### [Request]
Make an exact copy of the entries below.

===

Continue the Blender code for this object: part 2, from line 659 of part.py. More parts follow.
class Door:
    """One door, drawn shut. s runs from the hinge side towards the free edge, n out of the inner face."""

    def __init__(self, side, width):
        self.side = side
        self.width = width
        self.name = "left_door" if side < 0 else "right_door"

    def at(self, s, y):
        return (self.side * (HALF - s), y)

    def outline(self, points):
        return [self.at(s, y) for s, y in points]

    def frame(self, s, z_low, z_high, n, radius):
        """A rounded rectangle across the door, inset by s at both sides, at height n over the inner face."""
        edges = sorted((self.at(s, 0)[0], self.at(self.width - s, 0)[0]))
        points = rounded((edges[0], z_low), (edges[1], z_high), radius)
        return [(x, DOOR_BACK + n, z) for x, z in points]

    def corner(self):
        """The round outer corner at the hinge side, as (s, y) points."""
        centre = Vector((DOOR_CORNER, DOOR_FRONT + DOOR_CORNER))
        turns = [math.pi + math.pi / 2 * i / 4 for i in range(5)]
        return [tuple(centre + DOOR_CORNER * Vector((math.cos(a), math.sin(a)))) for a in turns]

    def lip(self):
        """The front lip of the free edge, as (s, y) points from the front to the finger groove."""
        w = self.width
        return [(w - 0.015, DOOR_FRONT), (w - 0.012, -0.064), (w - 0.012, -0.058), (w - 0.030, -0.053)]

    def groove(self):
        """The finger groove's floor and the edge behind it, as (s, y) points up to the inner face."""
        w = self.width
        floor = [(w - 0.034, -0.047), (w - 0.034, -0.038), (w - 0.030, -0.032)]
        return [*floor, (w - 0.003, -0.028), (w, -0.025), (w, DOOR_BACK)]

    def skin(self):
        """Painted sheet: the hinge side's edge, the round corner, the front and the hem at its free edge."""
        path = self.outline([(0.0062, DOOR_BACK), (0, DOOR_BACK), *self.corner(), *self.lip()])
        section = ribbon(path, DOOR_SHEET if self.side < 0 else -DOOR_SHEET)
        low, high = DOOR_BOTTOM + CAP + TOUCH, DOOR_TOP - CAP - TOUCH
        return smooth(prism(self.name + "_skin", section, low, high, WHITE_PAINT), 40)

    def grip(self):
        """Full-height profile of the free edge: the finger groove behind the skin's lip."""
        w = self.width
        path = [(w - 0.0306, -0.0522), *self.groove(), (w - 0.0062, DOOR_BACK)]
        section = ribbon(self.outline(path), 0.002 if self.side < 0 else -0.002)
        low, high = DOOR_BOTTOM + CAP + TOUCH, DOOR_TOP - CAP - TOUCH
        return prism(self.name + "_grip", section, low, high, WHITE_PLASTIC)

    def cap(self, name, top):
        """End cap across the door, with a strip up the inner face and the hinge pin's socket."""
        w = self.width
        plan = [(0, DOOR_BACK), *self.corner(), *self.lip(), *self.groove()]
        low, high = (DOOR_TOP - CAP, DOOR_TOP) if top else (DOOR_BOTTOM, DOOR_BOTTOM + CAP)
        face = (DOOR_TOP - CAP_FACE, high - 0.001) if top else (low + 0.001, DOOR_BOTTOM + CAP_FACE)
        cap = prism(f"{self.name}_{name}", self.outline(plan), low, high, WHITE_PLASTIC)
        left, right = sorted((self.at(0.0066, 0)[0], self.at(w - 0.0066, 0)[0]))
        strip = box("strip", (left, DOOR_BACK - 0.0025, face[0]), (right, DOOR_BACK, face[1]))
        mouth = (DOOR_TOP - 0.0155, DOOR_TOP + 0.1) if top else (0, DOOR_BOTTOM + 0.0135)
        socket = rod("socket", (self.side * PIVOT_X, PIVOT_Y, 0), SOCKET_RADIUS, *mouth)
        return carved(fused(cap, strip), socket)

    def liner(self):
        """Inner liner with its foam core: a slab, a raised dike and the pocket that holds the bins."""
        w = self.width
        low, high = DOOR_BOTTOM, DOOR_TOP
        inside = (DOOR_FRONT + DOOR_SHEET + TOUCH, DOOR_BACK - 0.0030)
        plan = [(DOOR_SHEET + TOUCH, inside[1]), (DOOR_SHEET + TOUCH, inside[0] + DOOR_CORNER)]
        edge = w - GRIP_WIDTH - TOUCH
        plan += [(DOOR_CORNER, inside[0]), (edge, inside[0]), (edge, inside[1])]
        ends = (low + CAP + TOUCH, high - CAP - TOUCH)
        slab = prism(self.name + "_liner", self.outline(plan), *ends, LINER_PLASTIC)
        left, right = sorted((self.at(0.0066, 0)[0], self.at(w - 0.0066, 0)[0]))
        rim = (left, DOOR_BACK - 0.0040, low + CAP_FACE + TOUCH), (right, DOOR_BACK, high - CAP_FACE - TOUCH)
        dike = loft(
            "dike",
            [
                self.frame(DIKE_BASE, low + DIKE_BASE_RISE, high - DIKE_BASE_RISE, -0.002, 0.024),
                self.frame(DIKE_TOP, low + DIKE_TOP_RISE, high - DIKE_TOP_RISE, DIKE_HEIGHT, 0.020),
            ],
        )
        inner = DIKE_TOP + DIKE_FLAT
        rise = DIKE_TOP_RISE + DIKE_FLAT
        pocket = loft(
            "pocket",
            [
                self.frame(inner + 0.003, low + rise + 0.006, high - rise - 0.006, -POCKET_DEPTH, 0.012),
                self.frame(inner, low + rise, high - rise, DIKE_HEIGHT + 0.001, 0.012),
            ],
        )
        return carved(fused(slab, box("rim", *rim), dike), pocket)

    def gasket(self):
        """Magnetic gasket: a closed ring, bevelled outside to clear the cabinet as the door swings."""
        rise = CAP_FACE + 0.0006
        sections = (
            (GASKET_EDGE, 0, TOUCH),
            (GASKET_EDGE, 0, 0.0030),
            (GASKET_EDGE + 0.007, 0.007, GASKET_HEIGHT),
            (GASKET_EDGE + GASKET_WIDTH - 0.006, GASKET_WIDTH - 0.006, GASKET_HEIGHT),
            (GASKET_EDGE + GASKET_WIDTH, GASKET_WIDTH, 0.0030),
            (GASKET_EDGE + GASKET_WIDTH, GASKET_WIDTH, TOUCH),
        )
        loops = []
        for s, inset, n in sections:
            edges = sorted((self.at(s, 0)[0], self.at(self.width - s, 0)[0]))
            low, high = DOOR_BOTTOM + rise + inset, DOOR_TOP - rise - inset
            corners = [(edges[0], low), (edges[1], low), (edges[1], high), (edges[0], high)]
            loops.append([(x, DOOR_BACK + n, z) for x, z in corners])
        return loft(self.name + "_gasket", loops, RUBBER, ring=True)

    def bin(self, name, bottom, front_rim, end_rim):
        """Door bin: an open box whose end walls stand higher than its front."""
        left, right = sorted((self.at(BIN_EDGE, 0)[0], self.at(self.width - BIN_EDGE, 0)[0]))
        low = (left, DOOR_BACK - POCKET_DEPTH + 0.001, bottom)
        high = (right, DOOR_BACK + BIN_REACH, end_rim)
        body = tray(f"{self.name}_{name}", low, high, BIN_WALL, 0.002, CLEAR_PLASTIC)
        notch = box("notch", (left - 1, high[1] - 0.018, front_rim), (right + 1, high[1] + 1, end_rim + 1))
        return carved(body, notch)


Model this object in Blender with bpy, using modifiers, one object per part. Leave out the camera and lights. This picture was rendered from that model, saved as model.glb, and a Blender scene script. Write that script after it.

===

### [Correct result]
Continue the Blender code for this object: part 2, from line 659 of part.py. More parts follow.
class Door:
    """One door, drawn shut. s runs from the hinge side towards the free edge, n out of the inner face."""

    def __init__(self, side, width):
        self.side = side
        self.width = width
        self.name = "left_door" if side < 0 else "right_door"

    def at(self, s, y):
        return (self.side * (HALF - s), y)

    def outline(self, points):
        return [self.at(s, y) for s, y in points]

    def frame(self, s, z_low, z_high, n, radius):
        """A rounded rectangle across the door, inset by s at both sides, at height n over the inner face."""
        edges = sorted((self.at(s, 0)[0], self.at(self.width - s, 0)[0]))
        points = rounded((edges[0], z_low), (edges[1], z_high), radius)
        return [(x, DOOR_BACK + n, z) for x, z in points]

    def corner(self):
        """The round outer corner at the hinge side, as (s, y) points."""
        centre = Vector((DOOR_CORNER, DOOR_FRONT + DOOR_CORNER))
        turns = [math.pi + math.pi / 2 * i / 4 for i in range(5)]
        return [tuple(centre + DOOR_CORNER * Vector((math.cos(a), math.sin(a)))) for a in turns]

    def lip(self):
        """The front lip of the free edge, as (s, y) points from the front to the finger groove."""
        w = self.width
        return [(w - 0.015, DOOR_FRONT), (w - 0.012, -0.064), (w - 0.012, -0.058), (w - 0.030, -0.053)]

    def groove(self):
        """The finger groove's floor and the edge behind it, as (s, y) points up to the inner face."""
        w = self.width
        floor = [(w - 0.034, -0.047), (w - 0.034, -0.038), (w - 0.030, -0.032)]
        return [*floor, (w - 0.003, -0.028), (w, -0.025), (w, DOOR_BACK)]

    def skin(self):
        """Painted sheet: the hinge side's edge, the round corner, the front and the hem at its free edge."""
        path = self.outline([(0.0062, DOOR_BACK), (0, DOOR_BACK), *self.corner(), *self.lip()])
        section = ribbon(path, DOOR_SHEET if self.side < 0 else -DOOR_SHEET)
        low, high = DOOR_BOTTOM + CAP + TOUCH, DOOR_TOP - CAP - TOUCH
        return smooth(prism(self.name + "_skin", section, low, high, WHITE_PAINT), 40)

    def grip(self):
        """Full-height profile of the free edge: the finger groove behind the skin's lip."""
        w = self.width
        path = [(w - 0.0306, -0.0522), *self.groove(), (w - 0.0062, DOOR_BACK)]
        section = ribbon(self.outline(path), 0.002 if self.side < 0 else -0.002)
        low, high = DOOR_BOTTOM + CAP + TOUCH, DOOR_TOP - CAP - TOUCH
        return prism(self.name + "_grip", section, low, high, WHITE_PLASTIC)

    def cap(self, name, top):
        """End cap across the door, with a strip up the inner face and the hinge pin's socket."""
        w = self.width
        plan = [(0, DOOR_BACK), *self.corner(), *self.lip(), *self.groove()]
        low, high = (DOOR_TOP - CAP, DOOR_TOP) if top else (DOOR_BOTTOM, DOOR_BOTTOM + CAP)
        face = (DOOR_TOP - CAP_FACE, high - 0.001) if top else (low + 0.001, DOOR_BOTTOM + CAP_FACE)
        cap = prism(f"{self.name}_{name}", self.outline(plan), low, high, WHITE_PLASTIC)
        left, right = sorted((self.at(0.0066, 0)[0], self.at(w - 0.0066, 0)[0]))
        strip = box("strip", (left, DOOR_BACK - 0.0025, face[0]), (right, DOOR_BACK, face[1]))
        mouth = (DOOR_TOP - 0.0155, DOOR_TOP + 0.1) if top else (0, DOOR_BOTTOM + 0.0135)
        socket = rod("socket", (self.side * PIVOT_X, PIVOT_Y, 0), SOCKET_RADIUS, *mouth)
        return carved(fused(cap, strip), socket)

    def liner(self):
        """Inner liner with its foam core: a slab, a raised dike and the pocket that holds the bins."""
        w = self.width
        low, high = DOOR_BOTTOM, DOOR_TOP
        inside = (DOOR_FRONT + DOOR_SHEET + TOUCH, DOOR_BACK - 0.0030)
        plan = [(DOOR_SHEET + TOUCH, inside[1]), (DOOR_SHEET + TOUCH, inside[0] + DOOR_CORNER)]
        edge = w - GRIP_WIDTH - TOUCH
        plan += [(DOOR_CORNER, inside[0]), (edge, inside[0]), (edge, inside[1])]
        ends = (low + CAP + TOUCH, high - CAP - TOUCH)
        slab = prism(self.name + "_liner", self.outline(plan), *ends, LINER_PLASTIC)
        left, right = sorted((self.at(0.0066, 0)[0], self.at(w - 0.0066, 0)[0]))
        rim = (left, DOOR_BACK - 0.0040, low + CAP_FACE + TOUCH), (right, DOOR_BACK, high - CAP_FACE - TOUCH)
        dike = loft(
            "dike",
            [
                self.frame(DIKE_BASE, low + DIKE_BASE_RISE, high - DIKE_BASE_RISE, -0.002, 0.024),
                self.frame(DIKE_TOP, low + DIKE_TOP_RISE, high - DIKE_TOP_RISE, DIKE_HEIGHT, 0.020),
            ],
        )
        inner = DIKE_TOP + DIKE_FLAT
        rise = DIKE_TOP_RISE + DIKE_FLAT
        pocket = loft(
            "pocket",
            [
                self.frame(inner + 0.003, low + rise + 0.006, high - rise - 0.006, -POCKET_DEPTH, 0.012),
                self.frame(inner, low + rise, high - rise, DIKE_HEIGHT + 0.001, 0.012),
            ],
        )
        return carved(fused(slab, box("rim", *rim), dike), pocket)

    def gasket(self):
        """Magnetic gasket: a closed ring, bevelled outside to clear the cabinet as the door swings."""
        rise = CAP_FACE + 0.0006
        sections = (
            (GASKET_EDGE, 0, TOUCH),
            (GASKET_EDGE, 0, 0.0030),
            (GASKET_EDGE + 0.007, 0.007, GASKET_HEIGHT),
            (GASKET_EDGE + GASKET_WIDTH - 0.006, GASKET_WIDTH - 0.006, GASKET_HEIGHT),
            (GASKET_EDGE + GASKET_WIDTH, GASKET_WIDTH, 0.0030),
            (GASKET_EDGE + GASKET_WIDTH, GASKET_WIDTH, TOUCH),
        )
        loops = []
        for s, inset, n in sections:
            edges = sorted((self.at(s, 0)[0], self.at(self.width - s, 0)[0]))
            low, high = DOOR_BOTTOM + rise + inset, DOOR_TOP - rise - inset
            corners = [(edges[0], low), (edges[1], low), (edges[1], high), (edges[0], high)]
            loops.append([(x, DOOR_BACK + n, z) for x, z in corners])
        return loft(self.name + "_gasket", loops, RUBBER, ring=True)

    def bin(self, name, bottom, front_rim, end_rim):
        """Door bin: an open box whose end walls stand higher than its front."""
        left, right = sorted((self.at(BIN_EDGE, 0)[0], self.at(self.width - BIN_EDGE, 0)[0]))
        low = (left, DOOR_BACK - POCKET_DEPTH + 0.001, bottom)
        high = (right, DOOR_BACK + BIN_REACH, end_rim)
        body = tray(f"{self.name}_{name}", low, high, BIN_WALL, 0.002, CLEAR_PLASTIC)
        notch = box("notch", (left - 1, high[1] - 0.018, front_rim), (right + 1, high[1] + 1, end_rim + 1))
        return carved(body, notch)


Model this object in Blender with bpy, using modifiers, one object per part. Leave out the camera and lights. This picture was rendered from that model, saved as model.glb, and a Blender scene script. Write that script after it.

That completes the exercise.